Vince Watson Music Playlists: Guest Selector
Man of many names and one of Scotland's finest, Vince Watson shares nine favourite LPs from his record collection
Herbie Hancock – Head Hunters [Sony, 1973]
I wasn't raised around jazz music, my father was a folk musician, so when I first heard Chameleon it totally intrigued me. I loved the organised chaos it seemed to have, compared to the strict folk music I heard on peace camps. This changed everything for me from a young age, I knew I was following a different musical path from my father.
Minnie Riperton – Les Fleurs: The Minnie Riperton Anthology [Stateside, 2001]
This is one of the best compilations – if not the best – of any artist's music career. Every track is a winner, every track has been sampled a million times and every track just has that awesome feeling about it. The kind of tracks you wish you had written yourself. A true timeless classic.
Jean Michel-Jarre – Equinoxe [Disques Dreyfus, 1978]
This was the album that really captured the essence of chord building and layering my music on many levels. Its predecessor, Oxygène, was awesome, but this took the 'techno' elements to a new place and told a very pure 'underground' story. A beautiful journey into melody and melancholy.
The Police – Reggatta de Blanc [A&M, 1979]
This was the first album I actually ever heard. My mum had the cassette in her Mini and we used to listen to it non-stop along with Fleetwood Mac's Rumours. I preferred this album as it had the jazz bassline, amazing chords and brilliant drumming. They were so far ahead of their time. Innovators.
Underground Resistance – Revolution for Change [Network Records, 1992]
Sometimes an album comes along at the right time... this was it. I was moody, young, lost in music and needing direction in 1992 and Revolution for Change was perfect. Even the title inspired me at the time. It all seemed to fit. Aggression, acid, amazing chords, beautiful album start to finish. So many haven't even heard this which is a real shame. A definite building block.
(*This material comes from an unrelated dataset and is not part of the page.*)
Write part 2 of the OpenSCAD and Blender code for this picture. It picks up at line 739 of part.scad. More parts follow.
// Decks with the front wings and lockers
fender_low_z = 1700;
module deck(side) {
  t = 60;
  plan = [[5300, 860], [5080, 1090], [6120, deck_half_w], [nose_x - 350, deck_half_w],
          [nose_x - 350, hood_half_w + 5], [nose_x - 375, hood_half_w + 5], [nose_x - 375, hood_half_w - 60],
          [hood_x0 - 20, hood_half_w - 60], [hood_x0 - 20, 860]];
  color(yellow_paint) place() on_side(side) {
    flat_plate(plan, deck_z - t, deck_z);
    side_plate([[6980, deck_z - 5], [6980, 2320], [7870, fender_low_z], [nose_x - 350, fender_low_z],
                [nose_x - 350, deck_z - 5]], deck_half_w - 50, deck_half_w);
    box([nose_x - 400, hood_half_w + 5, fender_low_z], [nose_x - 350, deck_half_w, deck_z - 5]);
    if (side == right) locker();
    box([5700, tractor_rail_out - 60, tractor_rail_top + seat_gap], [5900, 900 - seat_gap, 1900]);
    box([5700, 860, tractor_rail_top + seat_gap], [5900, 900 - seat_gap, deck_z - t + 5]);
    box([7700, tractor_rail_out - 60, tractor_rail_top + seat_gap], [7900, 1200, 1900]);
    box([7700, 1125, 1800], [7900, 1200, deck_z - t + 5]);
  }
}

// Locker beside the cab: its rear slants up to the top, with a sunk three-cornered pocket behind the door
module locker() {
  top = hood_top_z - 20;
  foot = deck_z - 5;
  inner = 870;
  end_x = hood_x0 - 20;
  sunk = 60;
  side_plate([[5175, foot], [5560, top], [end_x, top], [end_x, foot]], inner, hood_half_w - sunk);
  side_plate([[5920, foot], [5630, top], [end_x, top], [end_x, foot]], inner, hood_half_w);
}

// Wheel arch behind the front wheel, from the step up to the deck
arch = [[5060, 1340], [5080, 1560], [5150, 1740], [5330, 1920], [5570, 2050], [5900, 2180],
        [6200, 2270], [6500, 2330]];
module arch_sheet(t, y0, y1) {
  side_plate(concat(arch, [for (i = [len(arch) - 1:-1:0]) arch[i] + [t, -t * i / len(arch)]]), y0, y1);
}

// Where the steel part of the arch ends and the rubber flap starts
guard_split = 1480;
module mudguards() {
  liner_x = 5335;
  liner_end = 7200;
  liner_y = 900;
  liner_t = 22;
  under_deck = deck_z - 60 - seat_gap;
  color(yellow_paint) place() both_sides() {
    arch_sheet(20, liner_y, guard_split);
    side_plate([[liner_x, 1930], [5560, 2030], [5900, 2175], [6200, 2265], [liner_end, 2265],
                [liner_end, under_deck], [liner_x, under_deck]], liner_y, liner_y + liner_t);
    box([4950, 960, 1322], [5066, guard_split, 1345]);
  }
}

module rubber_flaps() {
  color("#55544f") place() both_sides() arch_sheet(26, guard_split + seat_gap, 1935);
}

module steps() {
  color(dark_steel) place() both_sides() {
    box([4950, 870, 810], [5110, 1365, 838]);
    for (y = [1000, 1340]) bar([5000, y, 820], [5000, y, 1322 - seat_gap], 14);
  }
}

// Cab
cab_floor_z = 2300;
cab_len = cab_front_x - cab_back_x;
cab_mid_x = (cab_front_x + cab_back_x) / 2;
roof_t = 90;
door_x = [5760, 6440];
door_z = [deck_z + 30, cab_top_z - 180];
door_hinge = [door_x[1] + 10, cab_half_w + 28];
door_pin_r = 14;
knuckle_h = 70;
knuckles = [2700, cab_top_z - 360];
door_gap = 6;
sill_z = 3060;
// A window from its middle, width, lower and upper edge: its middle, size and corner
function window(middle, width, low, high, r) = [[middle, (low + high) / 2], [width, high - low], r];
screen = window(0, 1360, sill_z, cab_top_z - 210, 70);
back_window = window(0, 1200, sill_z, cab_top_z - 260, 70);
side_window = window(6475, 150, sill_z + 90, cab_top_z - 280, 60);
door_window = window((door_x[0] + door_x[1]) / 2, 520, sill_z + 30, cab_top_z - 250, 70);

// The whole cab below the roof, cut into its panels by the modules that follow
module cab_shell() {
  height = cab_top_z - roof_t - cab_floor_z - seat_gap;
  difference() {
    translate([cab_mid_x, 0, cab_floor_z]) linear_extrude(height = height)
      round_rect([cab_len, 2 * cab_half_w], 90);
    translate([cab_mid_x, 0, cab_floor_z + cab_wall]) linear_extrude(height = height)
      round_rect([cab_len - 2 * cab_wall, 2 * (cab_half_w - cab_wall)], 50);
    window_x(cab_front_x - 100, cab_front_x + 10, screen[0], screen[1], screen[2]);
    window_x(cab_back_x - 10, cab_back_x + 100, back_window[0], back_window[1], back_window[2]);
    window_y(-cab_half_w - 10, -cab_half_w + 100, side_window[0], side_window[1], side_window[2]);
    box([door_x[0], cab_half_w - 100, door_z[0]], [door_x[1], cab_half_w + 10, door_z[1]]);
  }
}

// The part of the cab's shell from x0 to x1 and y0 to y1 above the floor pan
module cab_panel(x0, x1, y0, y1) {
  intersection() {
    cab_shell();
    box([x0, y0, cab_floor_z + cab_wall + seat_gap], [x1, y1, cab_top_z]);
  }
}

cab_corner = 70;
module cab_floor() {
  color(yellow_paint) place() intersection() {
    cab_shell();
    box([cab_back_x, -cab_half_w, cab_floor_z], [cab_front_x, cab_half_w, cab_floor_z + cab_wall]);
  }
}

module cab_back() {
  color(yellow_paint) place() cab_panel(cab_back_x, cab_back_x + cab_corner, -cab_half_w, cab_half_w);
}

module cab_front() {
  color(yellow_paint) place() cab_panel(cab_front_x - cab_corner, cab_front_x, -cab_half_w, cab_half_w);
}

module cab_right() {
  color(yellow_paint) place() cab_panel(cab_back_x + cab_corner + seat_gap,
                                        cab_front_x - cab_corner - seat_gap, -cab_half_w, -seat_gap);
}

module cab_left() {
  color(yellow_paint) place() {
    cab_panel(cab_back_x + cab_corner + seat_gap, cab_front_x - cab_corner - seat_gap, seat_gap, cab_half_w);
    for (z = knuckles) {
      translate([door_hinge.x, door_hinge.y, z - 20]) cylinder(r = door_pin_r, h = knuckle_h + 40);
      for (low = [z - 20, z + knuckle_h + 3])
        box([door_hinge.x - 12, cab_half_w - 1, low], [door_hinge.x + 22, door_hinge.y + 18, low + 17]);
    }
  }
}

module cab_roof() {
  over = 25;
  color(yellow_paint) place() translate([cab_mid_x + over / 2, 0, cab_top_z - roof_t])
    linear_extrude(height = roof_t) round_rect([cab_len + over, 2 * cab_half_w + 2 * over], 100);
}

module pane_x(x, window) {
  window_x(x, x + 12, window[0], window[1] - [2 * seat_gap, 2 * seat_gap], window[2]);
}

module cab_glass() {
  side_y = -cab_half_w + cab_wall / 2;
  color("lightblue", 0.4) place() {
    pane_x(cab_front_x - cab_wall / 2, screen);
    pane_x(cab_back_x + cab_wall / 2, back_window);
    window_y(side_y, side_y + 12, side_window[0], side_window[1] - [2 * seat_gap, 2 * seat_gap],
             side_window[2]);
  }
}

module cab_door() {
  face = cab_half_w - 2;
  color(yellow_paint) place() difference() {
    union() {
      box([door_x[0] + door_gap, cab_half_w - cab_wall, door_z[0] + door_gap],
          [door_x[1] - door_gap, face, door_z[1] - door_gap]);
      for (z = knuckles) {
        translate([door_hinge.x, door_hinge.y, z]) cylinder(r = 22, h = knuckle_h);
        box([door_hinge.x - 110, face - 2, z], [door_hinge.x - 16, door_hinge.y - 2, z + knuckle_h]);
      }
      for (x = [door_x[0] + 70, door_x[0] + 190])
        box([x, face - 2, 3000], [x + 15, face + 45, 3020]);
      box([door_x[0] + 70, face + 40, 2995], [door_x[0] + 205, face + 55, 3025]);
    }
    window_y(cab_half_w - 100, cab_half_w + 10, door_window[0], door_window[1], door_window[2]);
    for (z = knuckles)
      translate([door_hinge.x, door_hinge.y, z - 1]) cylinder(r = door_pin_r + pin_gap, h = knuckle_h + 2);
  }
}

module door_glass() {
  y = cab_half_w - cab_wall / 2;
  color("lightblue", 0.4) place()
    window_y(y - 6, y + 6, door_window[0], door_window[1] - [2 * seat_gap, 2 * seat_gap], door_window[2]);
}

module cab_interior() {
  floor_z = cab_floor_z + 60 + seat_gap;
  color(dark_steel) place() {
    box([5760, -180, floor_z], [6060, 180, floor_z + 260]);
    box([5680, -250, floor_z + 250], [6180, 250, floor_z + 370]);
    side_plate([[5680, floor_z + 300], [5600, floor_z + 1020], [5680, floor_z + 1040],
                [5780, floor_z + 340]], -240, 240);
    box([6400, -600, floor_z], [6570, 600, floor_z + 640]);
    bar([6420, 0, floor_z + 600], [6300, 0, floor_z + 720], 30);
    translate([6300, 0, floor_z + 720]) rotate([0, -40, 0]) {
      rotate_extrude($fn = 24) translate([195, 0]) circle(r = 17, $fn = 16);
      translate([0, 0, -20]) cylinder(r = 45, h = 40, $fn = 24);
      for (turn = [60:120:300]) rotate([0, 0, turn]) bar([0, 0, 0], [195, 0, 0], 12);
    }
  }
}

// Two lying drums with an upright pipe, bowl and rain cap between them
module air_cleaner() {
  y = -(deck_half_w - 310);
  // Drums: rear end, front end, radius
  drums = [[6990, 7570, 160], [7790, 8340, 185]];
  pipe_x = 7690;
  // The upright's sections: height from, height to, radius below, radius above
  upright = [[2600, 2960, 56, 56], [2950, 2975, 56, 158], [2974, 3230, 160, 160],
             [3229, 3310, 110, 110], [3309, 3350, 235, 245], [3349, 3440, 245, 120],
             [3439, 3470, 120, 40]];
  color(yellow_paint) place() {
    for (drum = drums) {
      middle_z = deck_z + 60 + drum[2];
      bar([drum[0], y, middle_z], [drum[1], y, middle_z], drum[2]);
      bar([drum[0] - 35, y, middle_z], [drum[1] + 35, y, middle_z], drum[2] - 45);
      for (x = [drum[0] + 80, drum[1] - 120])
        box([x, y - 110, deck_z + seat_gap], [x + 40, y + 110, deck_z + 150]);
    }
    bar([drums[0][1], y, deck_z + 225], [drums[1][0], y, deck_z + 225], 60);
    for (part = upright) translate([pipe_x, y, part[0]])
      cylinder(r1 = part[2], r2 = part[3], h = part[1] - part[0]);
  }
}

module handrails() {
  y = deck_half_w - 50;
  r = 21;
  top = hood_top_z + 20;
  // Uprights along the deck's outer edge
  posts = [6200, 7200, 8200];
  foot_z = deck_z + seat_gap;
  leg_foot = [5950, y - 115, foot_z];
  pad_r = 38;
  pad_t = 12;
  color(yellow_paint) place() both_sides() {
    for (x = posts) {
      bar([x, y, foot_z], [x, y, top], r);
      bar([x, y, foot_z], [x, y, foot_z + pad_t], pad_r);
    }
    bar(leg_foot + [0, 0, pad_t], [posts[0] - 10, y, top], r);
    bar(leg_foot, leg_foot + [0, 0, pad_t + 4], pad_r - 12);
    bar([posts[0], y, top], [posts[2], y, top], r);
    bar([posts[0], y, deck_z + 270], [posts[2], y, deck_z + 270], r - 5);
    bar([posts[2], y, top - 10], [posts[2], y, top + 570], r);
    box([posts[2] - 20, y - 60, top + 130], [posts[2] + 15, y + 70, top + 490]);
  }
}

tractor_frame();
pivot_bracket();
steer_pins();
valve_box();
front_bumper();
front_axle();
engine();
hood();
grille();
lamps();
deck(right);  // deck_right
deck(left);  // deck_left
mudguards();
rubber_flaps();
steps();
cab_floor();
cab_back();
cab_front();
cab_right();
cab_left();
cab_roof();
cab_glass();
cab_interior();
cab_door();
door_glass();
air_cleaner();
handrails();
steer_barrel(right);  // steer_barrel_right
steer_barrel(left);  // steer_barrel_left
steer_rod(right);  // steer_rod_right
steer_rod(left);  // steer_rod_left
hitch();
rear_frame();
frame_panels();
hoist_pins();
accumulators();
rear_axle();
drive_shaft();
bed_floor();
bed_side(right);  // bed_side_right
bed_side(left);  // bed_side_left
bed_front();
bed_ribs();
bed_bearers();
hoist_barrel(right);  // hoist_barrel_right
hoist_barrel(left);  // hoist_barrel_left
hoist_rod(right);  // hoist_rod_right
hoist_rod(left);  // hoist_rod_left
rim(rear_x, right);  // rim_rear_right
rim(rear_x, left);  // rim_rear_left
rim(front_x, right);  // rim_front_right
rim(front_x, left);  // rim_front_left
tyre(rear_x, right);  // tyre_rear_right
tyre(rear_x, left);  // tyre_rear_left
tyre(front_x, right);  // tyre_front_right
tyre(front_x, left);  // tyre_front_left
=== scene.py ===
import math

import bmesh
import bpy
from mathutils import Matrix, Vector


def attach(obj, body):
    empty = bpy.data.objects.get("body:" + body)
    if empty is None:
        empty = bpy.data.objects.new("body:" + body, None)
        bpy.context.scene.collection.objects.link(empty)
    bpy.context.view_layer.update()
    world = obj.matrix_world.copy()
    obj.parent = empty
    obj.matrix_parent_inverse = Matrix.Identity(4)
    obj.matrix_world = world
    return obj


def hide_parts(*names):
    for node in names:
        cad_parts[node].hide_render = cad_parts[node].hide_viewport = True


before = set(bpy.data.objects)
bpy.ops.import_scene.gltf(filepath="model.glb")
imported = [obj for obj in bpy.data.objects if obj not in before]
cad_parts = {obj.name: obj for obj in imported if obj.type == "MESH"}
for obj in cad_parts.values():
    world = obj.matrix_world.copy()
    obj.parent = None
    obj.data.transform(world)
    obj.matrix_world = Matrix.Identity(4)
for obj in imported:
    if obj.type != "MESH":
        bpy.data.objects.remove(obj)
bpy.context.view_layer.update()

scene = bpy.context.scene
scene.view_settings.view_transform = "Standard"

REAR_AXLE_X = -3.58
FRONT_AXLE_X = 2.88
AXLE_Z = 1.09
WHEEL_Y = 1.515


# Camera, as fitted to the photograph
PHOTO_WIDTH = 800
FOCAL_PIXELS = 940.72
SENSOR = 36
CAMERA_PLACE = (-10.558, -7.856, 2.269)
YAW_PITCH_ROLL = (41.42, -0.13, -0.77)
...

Rhythim is Rhythim – Relics: A Transmat Compilation [Buzz Records, 1992]
I had so many test pressings, and US import Transmat and Buzz Records all had canvas covers and proper art; they were real 'products, start to finish.' All the extra unheard tracks were just so good, unlike most things out there at the time, and totally inspirational for, due to the fact they were all recorded live, which I really loved. I still made music like that myself until 2005.
Black Dog Productions – Bytes [Warp, 1993]
The UK has so many amazing electronica labels, but Bytes was the start of so many great tracks that followed it. BDP and all the related artists were true pioneers, and still are today, in the form of Plaid. This was and still is my favourite Black Dog project. Not to be confused with the relaunched Black Dog around these days, of course.
Carl Craig – More Songs About Food and Revolutionary Art [Planet E, 1997]
One of the best techno albums from Detroit. In an era that had much competition and lots of artists really pushing things, Carl pops up with this and blows everyone away. An incredible example of Detroit techno, and very much in the purist category, but such an iconic record that even today it sounds fresh and exciting.
Plaid – Not for Threes [Warp, 1997]
When Black Dog split, I really hoped that Plaid would carry on where they left off, and after a few years this was the album I had been waiting for. Even today, I still play a long edited version of OJ (which was only on the vinyl, I think). It's got such a variety of genres and types of sounds; it really showcases how talented the two of them are.